Бата и Жаслана не станут убивать. Нужно показать войску, что монголы уже сдаются и перебегают на их сторону. Пропаганда, моральное воздействие на противника. Логика и поведение ничем не отличаются от наших. Люди везде одинаковые — те же амбиции, те же слабости, те же желания.
Лошадь переступила с ноги на ногу. Меня грубо спихнули с седла. Тело сгруппировалось инстинктивно, но со связанными руками приземление вышло жёстким. Я упал набок, ударившись плечом о булыжник. Пыль поднялась облаком, попала в лицо. Мелкие острые камни впились в щёку, нос забило землёй.
Продолжаем поддерживать роль пленника. Кто-то подошёл и плюнул рядом, слюна смешалась с пылью в паре сантиметров от моего лица. Так, а вот это уже перебор. Внутри вскипела злость — холодная и острая.
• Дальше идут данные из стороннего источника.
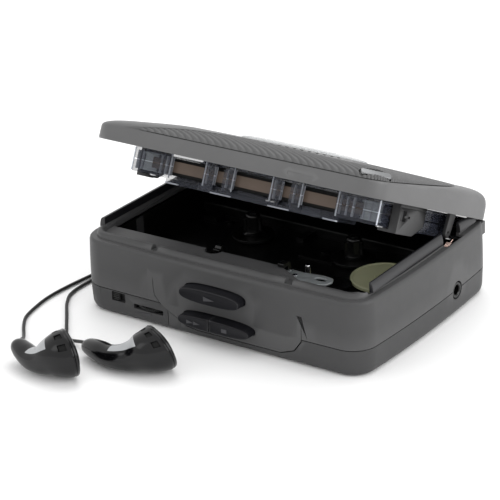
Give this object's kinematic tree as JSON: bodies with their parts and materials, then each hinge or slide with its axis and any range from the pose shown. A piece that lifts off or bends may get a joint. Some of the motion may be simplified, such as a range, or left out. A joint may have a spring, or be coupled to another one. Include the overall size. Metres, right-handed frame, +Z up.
{
  "type": "cassette player",
  "caption": "Portable cassette player with a hinged lid standing open, a clear cassette in the lid, push buttons on the front edge and wired earphones.",
  "frame": {"origin": "bottom centre of the body, on the surface it lies on", "axes": "+X along the long side towards the headphone jack, +Y from the button side towards the lid's hinge, +Z up"},
  "size_m": [0.132, 0.1752, 0.0681],
  "materials": {
    "casing_plastic": "satin",
    "lid_plastic": "satin",
    "black_plastic": "satin",
    "rail_plastic": "semi-gloss",
    "button_plastic": "semi-gloss",
    "cream_plastic": "translucent",
    "clear_plastic": "gloss",
    "window_plastic": "gloss",
    "tape": "satin",
    "steel": "plain",
    "zinc": "plain",
    "brass": "plain",
    "copper": "plain",
    "rubber": "matt",
    "battery_case": "satin"
  },
  "bodies": {
    "casing": {"top_casing": "casing_plastic", "base_cover": "casing_plastic", "deck_plate": "black_plastic", "left_rail": "rail_plastic", "right_front_rail": "rail_plastic", "right_rear_rail": "rail_plastic", "left_cassette_stop": "black_plastic", "right_cassette_stop": "black_plastic", "battery_1": "battery_case", "battery_2": "battery_case", "negative_contact": "steel", "positive_contact": "steel", "headphone_jack": "black_plastic", "circuit_board": "black_plastic", "motor": "steel", "button_bracket": "zinc", "drive_belt": "rubber", "left_hinge_pin": "steel", "right_hinge_pin": "steel", "arm_spring": "copper", "play_spring": "steel", "fast_forward_spring": "steel", "stop_spring": "steel", "base_screw_1": "steel", "base_screw_2": "steel", "base_screw_3": "steel", "left_lead": "rubber", "right_lead": "rubber", "lead_splitter": "rubber", "lead_coil": "rubber", "headphone_plug": "rubber", "left_earbud": "black_plastic", "right_earbud": "black_plastic"},
    "battery_door": {"battery_door": "casing_plastic"},
    "play_button": {"play_button": "button_plastic"},
    "fast_forward_button": {"fast_forward_button": "button_plastic"},
    "stop_button": {"stop_button": "button_plastic"},
    "volume_wheel": {"volume_wheel": "black_plastic"},
    "band_switch": {"band_switch": "rubber"},
    "motor_pulley": {"motor_pulley": "brass"},
    "flywheel": {"flywheel": "brass", "capstan_shaft": "steel"},
    "idler_gear": {"idler_gear": "black_plastic"},
    "drive_gear": {"drive_gear": "cream_plastic"},
    "left_spindle": {"left_spindle": "black_plastic"},
    "right_spindle": {"right_spindle": "black_plastic"},
    "head_plate": {"head_plate": "zinc", "playback_head": "steel"},
    "pinch_arm": {"pinch_arm": "zinc"},
    "pinch_roller": {"pinch_roller": "rubber"},
    "lid": {"lid_cover": "lid_plastic", "lid_inlay": "lid_plastic", "lid_window": "window_plastic", "lid_badge": "zinc", "cassette_holder": "casing_plastic", "lid_arm": "casing_plastic"},
    "cassette": {"cassette_lower_shell": "clear_plastic", "cassette_upper_shell": "clear_plastic"},
    "left_reel": {"left_reel": "tape"},
    "right_reel": {"right_reel": "tape"}
  },
  "joints": [
    {"name": "lid_hinge", "type": "hinge", "parent": "casing", "child": "lid", "pos_m": [0, 0.0374, 0.0244], "axis": [1, 0, 0], "range_deg": [0, 25.45], "stiffness_Nm_per_rad": 0.06, "springref_deg": -91.67},
    {"name": "cassette_slide", "type": "slide", "parent": "lid", "child": "cassette", "axis": [0, 0.903, -0.4297], "range_m": [-0.015, 0]},
    {"name": "left_reel_spin", "type": "hinge", "parent": "cassette", "child": "left_reel", "pos_m": [-0.02125, 0.01211, 0.03433], "axis": [0, 0.4297, 0.903], "continuous": true},
    {"name": "right_reel_spin", "type": "hinge", "parent": "cassette", "child": "right_reel", "pos_m": [0.02125, 0.01211, 0.03433], "axis": [0, 0.4297, 0.903], "continuous": true},
    {"name": "play_slide", "type": "slide", "parent": "casing", "child": "play_button", "axis": [0, 1, 0], "range_m": [0, 0.0025], "stiffness_N_per_m": 800, "deforming": ["play_spring"]},
    {"name": "fast_forward_slide", "type": "slide", "parent": "casing", "child": "fast_forward_button", "axis": [0, 1, 0], "range_m": [0, 0.0025], "stiffness_N_per_m": 800, "deforming": ["fast_forward_spring"]},
    {"name": "stop_slide", "type": "slide", "parent": "casing", "child": "stop_button", "axis": [0, 1, 0], "range_m": [0, 0.0025], "stiffness_N_per_m": 800, "deforming": ["stop_spring"]},
    {"name": "head_plate_slide", "type": "slide", "parent": "casing", "child": "head_plate", "axis": [0, 1, 0], "range_m": [0, 0.0052]},
    {"name": "pinch_arm_swing", "type": "hinge", "parent": "casing", "child": "pinch_arm", "pos_m": [0.033, -0.0285, 0.0247], "axis": [0, 0, 1], "range_deg": [-26, 0]},
    {"name": "pinch_roller_spin", "type": "hinge", "parent": "pinch_arm", "child": "pinch_roller", "pos_m": [0.02125, -0.029, 0.022], "axis": [0, 0, 1], "continuous": true},
    {"name": "volume_turn", "type": "hinge", "parent": "casing", "child": "volume_wheel", "pos_m": [-0.02875, -0.03305, 0.0055], "axis": [0, 0, 1], "range_deg": [-140, 140]},
    {"name": "band_switch_slide", "type": "slide", "parent": "casing", "child": "band_switch", "axis": [1, 0, 0], "range_m": [0, 0.0024]},
    {"name": "battery_door_slide", "type": "slide", "parent": "casing", "child": "battery_door", "axis": [0, 1, 0], "range_m": [0, 0.008]},
    {"name": "flywheel_spin", "type": "hinge", "parent": "casing", "child": "flywheel", "pos_m": [0.02125, -0.0187, 0.011], "axis": [0, 0, 1], "continuous": true},
    {"name": "motor_spin", "type": "hinge", "parent": "casing", "child": "motor_pulley", "pos_m": [-0.02, -0.008, 0.011], "axis": [0, 0, 1], "continuous": true},
    {"name": "idler_spin", "type": "hinge", "parent": "casing", "child": "idler_gear", "pos_m": [0.02751, -0.01142, 0.015], "axis": [0, 0, 1], "continuous": true},
    {"name": "drive_gear_spin", "type": "hinge", "parent": "casing", "child": "drive_gear", "pos_m": [0.0387, 0.0016, 0.015], "axis": [0, 0, 1], "continuous": true},
    {"name": "right_spindle_spin", "type": "hinge", "parent": "casing", "child": "right_spindle", "pos_m": [0.02125, 0.0103, 0.015], "axis": [0, 0, 1], "continuous": true},
    {"name": "left_spindle_spin", "type": "hinge", "parent": "casing", "child": "left_spindle", "pos_m": [-0.02125, 0.0103, 0.015], "axis": [0, 0, 1], "continuous": true}
  ],
  "couplings": [
    {"joint": "head_plate_slide", "follows": "play_slide", "ratio": 2.08},
    {"joint": "pinch_arm_swing", "follows": "play_slide", "rad_per_m": -181.5},
    {"joint": "motor_spin", "follows": "flywheel_spin", "ratio": 3.9062},
    {"joint": "idler_spin", "follows": "flywheel_spin", "ratio": -0.72727},
    {"joint": "drive_gear_spin", "follows": "flywheel_spin", "ratio": 0.34483},
    {"joint": "right_spindle_spin", "follows": "flywheel_spin", "ratio": -0.51292}
  ]
}
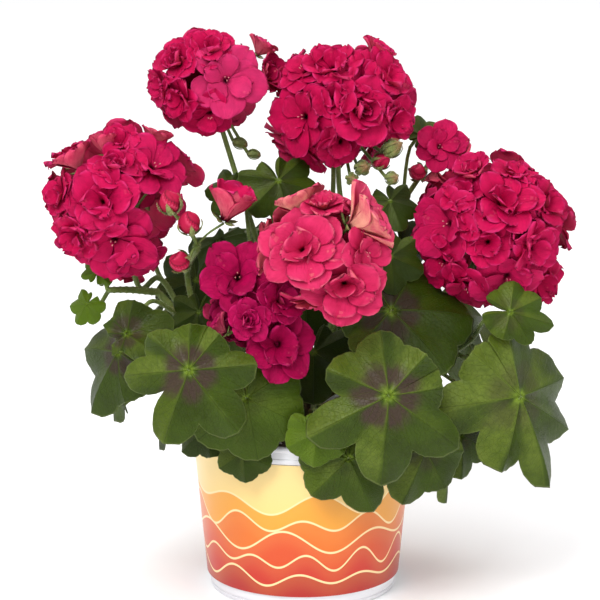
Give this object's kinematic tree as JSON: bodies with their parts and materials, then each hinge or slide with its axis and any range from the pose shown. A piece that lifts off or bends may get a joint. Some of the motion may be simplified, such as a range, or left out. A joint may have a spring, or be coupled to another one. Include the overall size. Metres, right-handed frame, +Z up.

Шипы льда выросли под ногами у джунгара. Лёд откликнулся на эмоцию мгновенно, холодом пробежал по венам, сконцентрировался в кончиках пальцев, вырвался наружу. Тонкие кристаллы пробили твёрдую землю, выстрелили вверх острыми иглами. Они были длиной с палец, голубоватые, словно вырезанные из чистого хрусталя. Не настолько большие, чтобы серьёзно ранить животное, но достаточно, чтобы испугать его до полусмерти.
Итог получился шумным, громким и очень выразительным. Конь заржал от ужаса, встал на дыбы. Глаза его расширились от страха, ноздри раздулись. Джунгар, не ожидавший подвоха, потерял равновесие.
Смех вырвался из моей груди — искренний и громкий. А плеватор распластался на земле неуклюже и болезненно. Доспехи звякнули о камни, пыль поднялась серым облачком вокруг упавшего тела. Лицо его, перекошенное от удивления и острой боли, стало красным, как спелая свёкла. Кажется, при падении он сильно прикусил язык, и теперь по подбородку медленно текла тонкая струйка ярко-алой крови. Выражение лица было бесценным — смесь боли, удивления и оскорблённого достоинства.
Тут же атмосфера изменилась. Джунгары успокоились и начали смотреть на меня с подозрением. Я почувствовал, как напряжение в воздухе стало почти физически ощутимым. Руки потянулись к оружию, голоса стихли.